In a private sale between a willing vendor and a willing vendee, parties would arrive at consensus to pay and receive consolidated consideration which would form the market value of the land conveyed to the vendee. For public purpose, compulsory acquisition under the Act gives absolute title under Section 16 free from all encumbrances. Determination of the compensation would be done under Section 23(1) on the basis of market value prevailing as on the date of the publication of the notification under Section 4(1). It would, therefore, be open to the parties to enter into a contract under Section 11(2), without the necessity to determine compansation under Section 23(1) and would receive market value at the rates incorporated in the contract signed under Section 11 (2) in which event the award need not be in Form 14.

This Court in State of Gujarat & Ors. v.

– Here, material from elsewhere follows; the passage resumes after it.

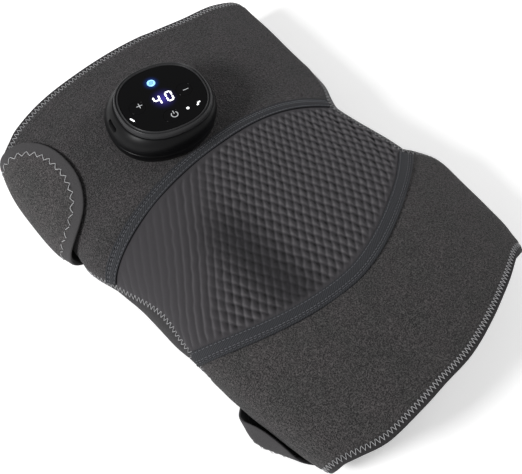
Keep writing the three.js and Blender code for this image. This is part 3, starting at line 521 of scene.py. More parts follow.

Daya Shamji Bhai & Ors. [(1995) 5 SCC 746] had considered the similar contentions and held that once the parties have agreed under Section 11(2) of the Act, the Land Acquisition Officer has power under Section 11(2) to pass the award in terms thereof and that the award need not contain payment of interest, solatium and additional amount unless it is also part of the contract between the parties. The same ratio applies to the facts in this case. In view of the above clauses in the agreements the appellants are not entitled to the payment of additional amounts by way of solatium, interest and additional amount under the provisions of the Act.

The appeals are accordingly dismissed, but in the circumstances, without costs.